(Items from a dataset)
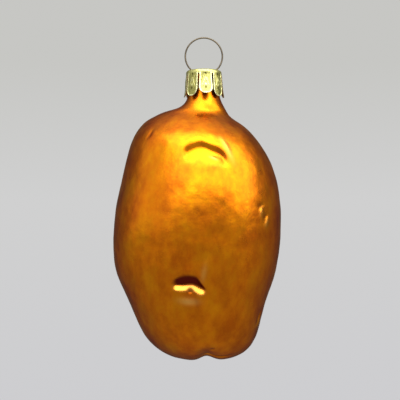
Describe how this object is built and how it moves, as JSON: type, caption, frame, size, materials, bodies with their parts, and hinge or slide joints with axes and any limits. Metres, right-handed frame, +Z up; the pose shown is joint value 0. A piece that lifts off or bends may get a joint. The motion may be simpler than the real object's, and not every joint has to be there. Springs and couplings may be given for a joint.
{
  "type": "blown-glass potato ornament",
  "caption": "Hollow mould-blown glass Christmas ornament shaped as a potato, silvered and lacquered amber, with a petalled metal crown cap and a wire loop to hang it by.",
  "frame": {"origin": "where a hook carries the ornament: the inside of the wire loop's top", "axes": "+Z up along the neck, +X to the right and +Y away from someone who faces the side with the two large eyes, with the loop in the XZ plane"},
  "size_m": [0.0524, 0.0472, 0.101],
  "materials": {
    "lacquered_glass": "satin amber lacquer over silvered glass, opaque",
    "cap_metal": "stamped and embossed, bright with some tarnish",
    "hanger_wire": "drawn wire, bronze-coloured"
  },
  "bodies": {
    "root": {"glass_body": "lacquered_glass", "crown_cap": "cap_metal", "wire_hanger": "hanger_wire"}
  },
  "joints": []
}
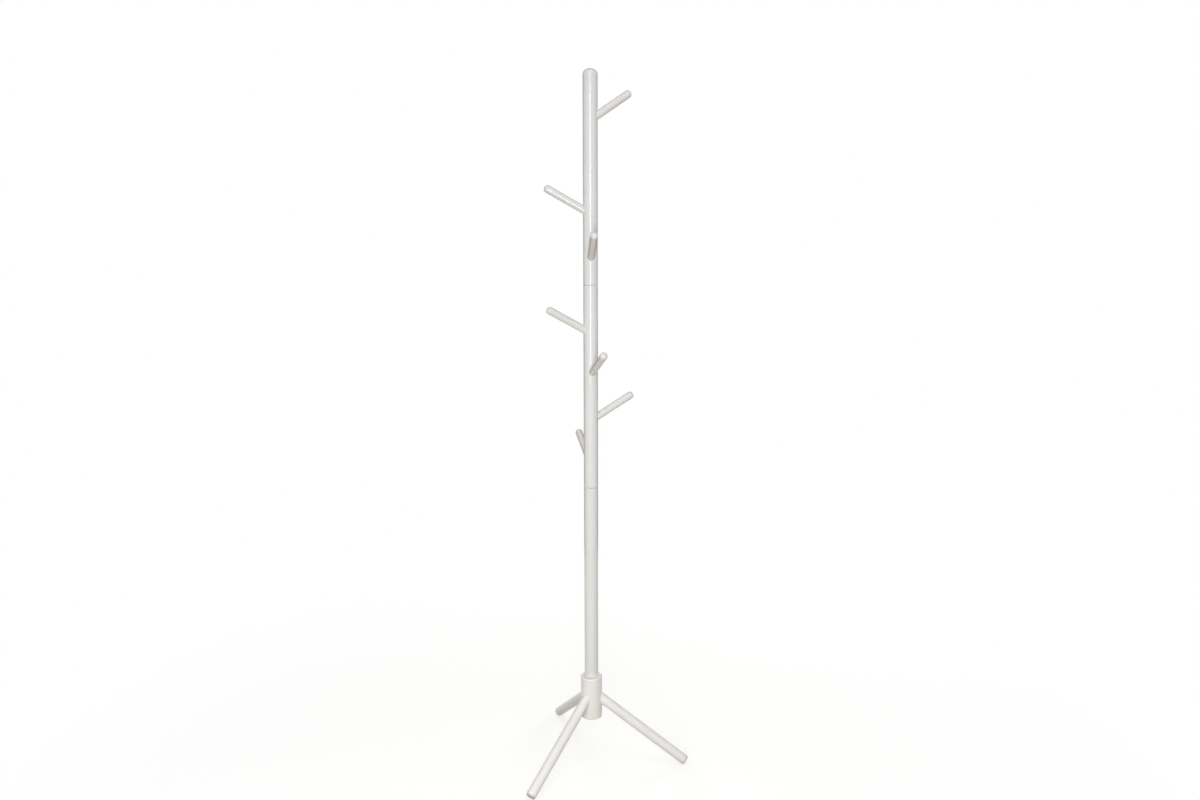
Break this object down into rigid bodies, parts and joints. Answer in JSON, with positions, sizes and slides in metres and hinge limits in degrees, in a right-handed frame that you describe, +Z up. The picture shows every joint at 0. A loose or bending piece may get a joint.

**What needs to be done:**
Extract every entry in the listing word for word.

**Finished exercise:**
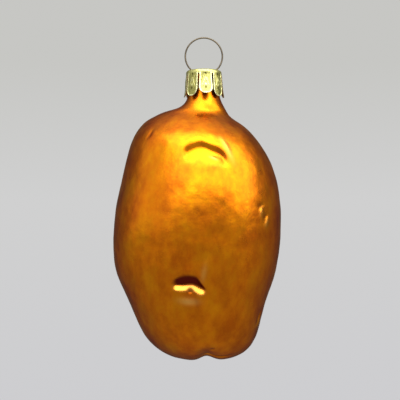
Describe how this object is built and how it moves, as JSON: type, caption, frame, size, materials, bodies with their parts, and hinge or slide joints with axes and any limits. Metres, right-handed frame, +Z up; the pose shown is joint value 0. A piece that lifts off or bends may get a joint. The motion may be simpler than the real object's, and not every joint has to be there. Springs and couplings may be given for a joint.
{
  "type": "blown-glass potato ornament",
  "caption": "Hollow mould-blown glass Christmas ornament shaped as a potato, silvered and lacquered amber, with a petalled metal crown cap and a wire loop to hang it by.",
  "frame": {"origin": "where a hook carries the ornament: the inside of the wire loop's top", "axes": "+Z up along the neck, +X to the right and +Y away from someone who faces the side with the two large eyes, with the loop in the XZ plane"},
  "size_m": [0.0524, 0.0472, 0.101],
  "materials": {
    "lacquered_glass": "satin amber lacquer over silvered glass, opaque",
    "cap_metal": "stamped and embossed, bright with some tarnish",
    "hanger_wire": "drawn wire, bronze-coloured"
  },
  "bodies": {
    "root": {"glass_body": "lacquered_glass", "crown_cap": "cap_metal", "wire_hanger": "hanger_wire"}
  },
  "joints": []
}
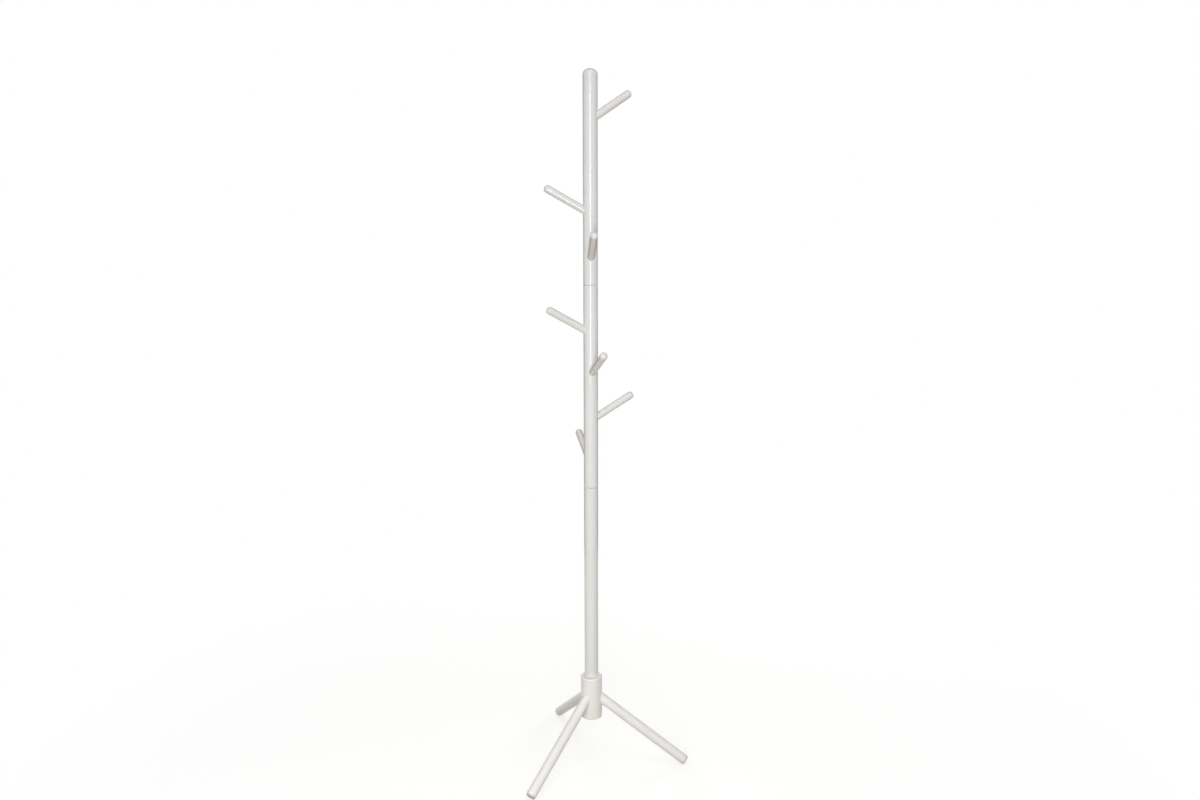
Break this object down into rigid bodies, parts and joints. Answer in JSON, with positions, sizes and slides in metres and hinge limits in degrees, in a right-handed frame that you describe, +Z up. The picture shows every joint at 0. A loose or bending piece may get a joint.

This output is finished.